One of the more curious aspects about political Washington, DC is its predictability. This is true for just about every capital city anywhere in the world. Take the downing of Malaysia Airlines Flight #17.

Since 2008, the Russian bear has tested the United States and Europe. When Russian tanks and soldiers marched into Georgia, the hues and cries from the West were intense. Yet but the flaccid response signaled to Russia that it could probably get away with more.  And Russia did.
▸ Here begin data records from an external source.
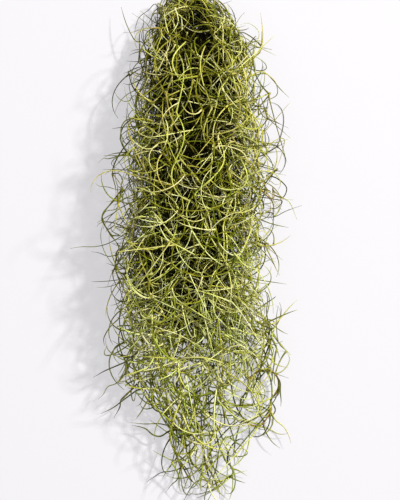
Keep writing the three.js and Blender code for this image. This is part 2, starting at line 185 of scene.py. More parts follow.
# Loose stems and leaves that hang or stand out of the bunch, as (x, distance below the crown), from
# the bunch outwards. Each is rooted on the nearest node.
LOOSE_STEMS = (
    ((10, 209), (10, 226), (11, 240), (11, 254), (9, 267), (5, 280)),
    ((14, 212), (13, 229), (14, 243), (12, 257), (15, 269), (16, 282)),
    ((20, 212), (25, 226), (30, 239), (30, 255), (26, 262), (25, 272)),
    (
        (31, 255), (32, 248), (37, 244), (43, 243), (48, 246), (50, 252), (48, 258), (45, 262), (45, 269),
        (40, 277), (35, 279), (29, 276), (25, 271),
    ),
    ((22, 216), (34, 217), (42, 221), (42, 227), (35, 234), (31, 240)),
    ((35, 198), (41, 210), (46, 220), (51, 227), (57, 233)),
    ((25, 198), (31, 212), (42, 218), (47, 226), (50, 235)),
    ((-7, 258), (2, 263), (12, 264), (24, 262)),
    ((-12, 230), (-14, 241), (-12, 253), (-12, 261), (-7, 271)),
    ((-1, 271), (-1, 282), (2, 292), (4, 305), (7, 315)),
    ((9, 280), (12, 290), (16, 300), (21, 306), (19, 311), (11, 315), (6, 319)),
    ((-20, 272), (-15, 280), (-6, 284), (0, 289)),
    ((-19, 285), (-16, 295), (-12, 303), (-7, 312), (-1, 318)),
    ((-33, 243), (-37, 249), (-42, 254), (-46, 258), (-50, 263)),
    ((-36, 230), (-42, 235), (-46, 243), (-47, 251)),
    ((-47, 130), (-53, 137), (-59, 144), (-60, 149), (-55, 158), (-49, 166)),
    ((38, 111), (42, 106), (39, 100), (34, 98)),
    ((29, 49), (33, 47), (37, 43), (39, 37), (39, 28)),
)
STRAY_LEAVES = (
    ((-38, 58), (-43, 56), (-48, 56)),
    ((-34, 64), (-43, 64), (-48, 63)),
    ((-40, 73), (-43, 75), (-47, 75), (-51, 72), (-54, 67)),
    ((-41, 80), (-45, 83), (-48, 87)),
    ((-38, 85), (-43, 86), (-47, 88), (-49, 93), (-48, 98), (-46, 101), (-42, 101), (-39, 98)),
    ((-40, 93), (-45, 96), (-49, 99)),
    ((-45, 109), (-56, 110), (-60, 110), (-63, 113)),
    ((-43, 105), (-47, 106), (-55, 107), (-60, 109)),
    ((-47, 130), (-51, 127), (-53, 120), (-55, 109)),
    ((-47, 110), (-54, 116), (-59, 120)),
    ((-45, 130), (-51, 130), (-57, 128), (-63, 127), (-66, 125)),
    ((-45, 137), (-51, 143), (-58, 147), (-64, 150)),
    ((-46, 138), (-51, 142), (-57, 143), (-60, 145)),
    ((-48, 135), (-53, 137), (-58, 137)),
    ((-48, 158), (-55, 162), (-60, 164), (-66, 165), (-73, 165), (-80, 166)),
    ((-52, 171), (-58, 171), (-63, 169), (-68, 168)),
    ((-46, 153), (-49, 148), (-52, 143)),
    ((-50, 158), (-55, 155), (-56, 149)),
    ((-48, 203), (-50, 209), (-56, 215), (-60, 222), (-60, 227)),
    ((-47, 208), (-50, 204), (-54, 197)),
    ((-43, 236), (-46, 237), (-53, 240), (-60, 243), (-67, 247)),
    ((-43, 236), (-46, 241), (-48, 246), (-53, 251), (-58, 253), (-61, 258), (-64, 261)),
    ((-34, 253), (-40, 256), (-47, 261), (-55, 267), (-63, 271)),
    ((-45, 258), (-50, 262), (-51, 267), (-55, 274)),
    ((-30, 257), (-33, 262), (-37, 269), (-41, 275)),
    ((-15, 278), (-25, 277), (-35, 277), (-44, 276)),
    ((-17, 279), (-20, 282), (-25, 285), (-30, 284), (-35, 280), (-43, 278)),
    ((-2, 292), (-9, 299), (-17, 300), (-24, 297), (-30, 294)),
    ((-11, 302), (-13, 306), (-19, 308), (-25, 309), (-34, 315)),
    ((-9, 306), (-14, 312), (-18, 316), (-22, 321)),
    ((-36, 37), (-40, 36), (-43, 32), (-47, 23), (-50, 13)),
    ((-22, 34), (-30, 29), (-35, 23), (-43, 17)),
    ((-27, 14), (-33, 17), (-38, 21), (-40, 26), (-41, 32)),
    ((-30, 41), (-28, 36), (-31, 31), (-37, 29), (-43, 31), (-48, 31)),
    ((-38, 50), (-38, 41), (-38, 31), (-35, 23)),
    ((-20, 24), (-27, 23), (-33, 19), (-38, 15)),
    ((32, 68), (34, 62), (38, 56), (39, 52), (38, 49)),
    ((40, 58), (45, 61), (50, 66), (56, 71)),
    ((38, 57), (45, 61), (48, 65), (48, 70), (42, 73), (38, 75)),
    ((35, 76), (39, 78), (42, 77), (43, 72), (43, 67)),
    ((34, 70), (38, 67), (42, 63)),
    ((36, 77), (40, 83), (47, 86), (56, 90)),
    ((37, 78), (43, 84), (50, 90), (57, 96)),
    ((31, 85), (37, 85), (44, 85)),
    ((42, 104), (45, 100), (50, 97), (53, 98), (52, 104), (50, 111), (48, 116)),
    ((41, 106), (46, 104), (52, 101)),
    ((38, 105), (43, 110), (50, 118)),
    ((41, 121), (46, 122), (51, 125), (54, 129), (52, 134), (48, 133), (44, 131), (41, 126)),
    ((41, 121), (45, 125), (48, 126), (51, 125)),
    ((39, 135), (45, 135), (51, 136), (51, 138), (47, 141), (39, 140)),
    ((40, 146), (47, 146), (53, 143), (58, 141), (64, 139)),
    ((51, 134), (56, 138), (60, 148)),
    ((41, 142), (46, 144), (46, 149), (43, 155), (38, 160)),
    ((38, 148), (46, 151), (55, 153)),
    ((38, 160), (43, 166), (51, 173)),
    ((38, 214), (45, 213), (50, 210), (55, 204), (61, 198)),
    ((42, 212), (46, 219), (51, 227), (56, 232)),
    ((38, 231), (43, 235), (48, 239), (55, 241)),
    ((36, 230), (42, 232), (46, 235), (44, 240), (40, 242), (36, 240), (35, 235)),
    ((36, 244), (43, 244), (50, 246), (56, 248)),
    ((31, 254), (36, 258), (41, 259), (45, 262)),
    ((37, 258), (37, 265), (39, 271), (42, 272), (45, 268)),
    ((45, 269), (48, 275), (53, 279), (56, 284), (58, 290)),
    ((40, 277), (42, 283), (46, 289), (51, 293)),
    ((35, 279), (42, 280), (50, 284), (56, 284)),
    ((17, 285), (23, 289), (27, 292), (28, 297)),
    ((19, 285), (26, 282), (32, 279), (35, 279)),
    ((20, 303), (24, 307), (30, 311)),
    ((18, 310), (23, 313), (29, 315)),
    ((29, 49), (33, 47), (37, 43), (39, 37), (39, 28), (38, 18)),
    ((31, 47), (35, 39), (37, 32), (35, 28), (30, 25), (25, 26)),
    ((28, 47), (29, 41), (32, 37), (37, 36), (39, 38), (38, 44)),
    ((27, 37), (25, 31), (22, 24), (18, 19)),
    ((14, 26), (16, 23), (17, 18)),
)
STRAY_STEPS = 5  # of a smooth line from one of these points to the next
STRAY_HEIGHT = (0.15, 0.6)  # as a share of the bunch's thickness there
NEAR_NODE = 5  # a course that starts this near its node starts at the node
LOOSE_RADIUS = 0.42
LOOSE_LEAVES = ((0, 4), (262, 3), (285, 1.8), (328, 1.4))  # at each node of a loose stem

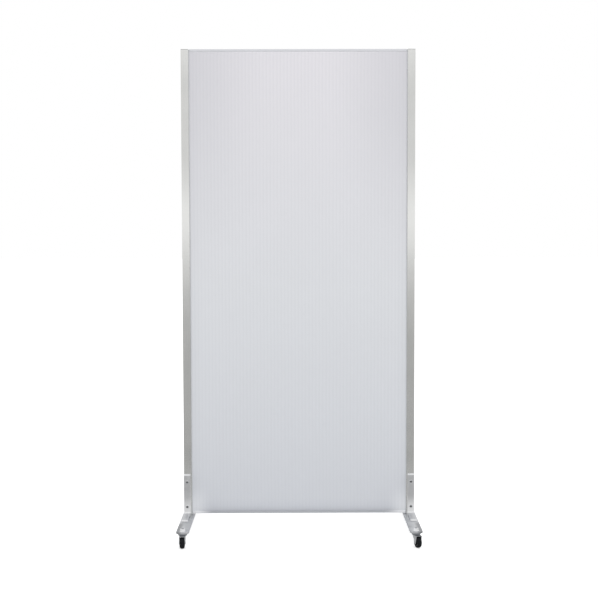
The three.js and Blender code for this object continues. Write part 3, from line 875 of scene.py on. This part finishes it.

The downing of flight MH#17 is a proximate result of events on the ground in the Ukraine that were put in motion by Russia. Russia provided the weapons that resulted in the death of hundreds and, more than likely, Russia does not care one bit. In their mind, “securing” Russia’s western border (read Putin’s March 18, 2014 speech) is more important, as are some other items.

American and European politicians should be upset, angry even, but what are they planning to do about it? A favorite and easy answer is, of course, economic sanctions. But as I tried to outline in the following CNBC Squawk Box interview yesterday, economic sanctions are only as effective as the policy the sanctions support.

The United States and Europe have failed to contain the Russian bear because, in part, they have no clear and united policy with respect to Russia, or for European security and growth. Russia has been seeing Cold War-like demons since the war in Kosovo and that is not going to change anytime soon, at least not with the folks closest to Putin.

Russia’s primary aim, for now, is to destabilize Europe just enough to keep certain countries dependent on Russian energy exports as well as weaken NATO. Since about 2008, Russia has succeeded. The United States and Europe must get on the same page and, first, stop treating Vladimir Putin and his lot as potential allies. Russia is an adversary.

This does not mean a return to the ways of the Cold War.  Not at all. In fact, such rhetoric, I think, would be most welcome by the Kremlin. The European political and economic map is much better than anything Ronald Reagan had to work with during the Cold War.

Russia has been able to project, but Europe has more than what it needs to counter whatever Russia puts on the table.  And what Europe cannot do, the United States must step in and lead. The world needs leaders right now, not politicians.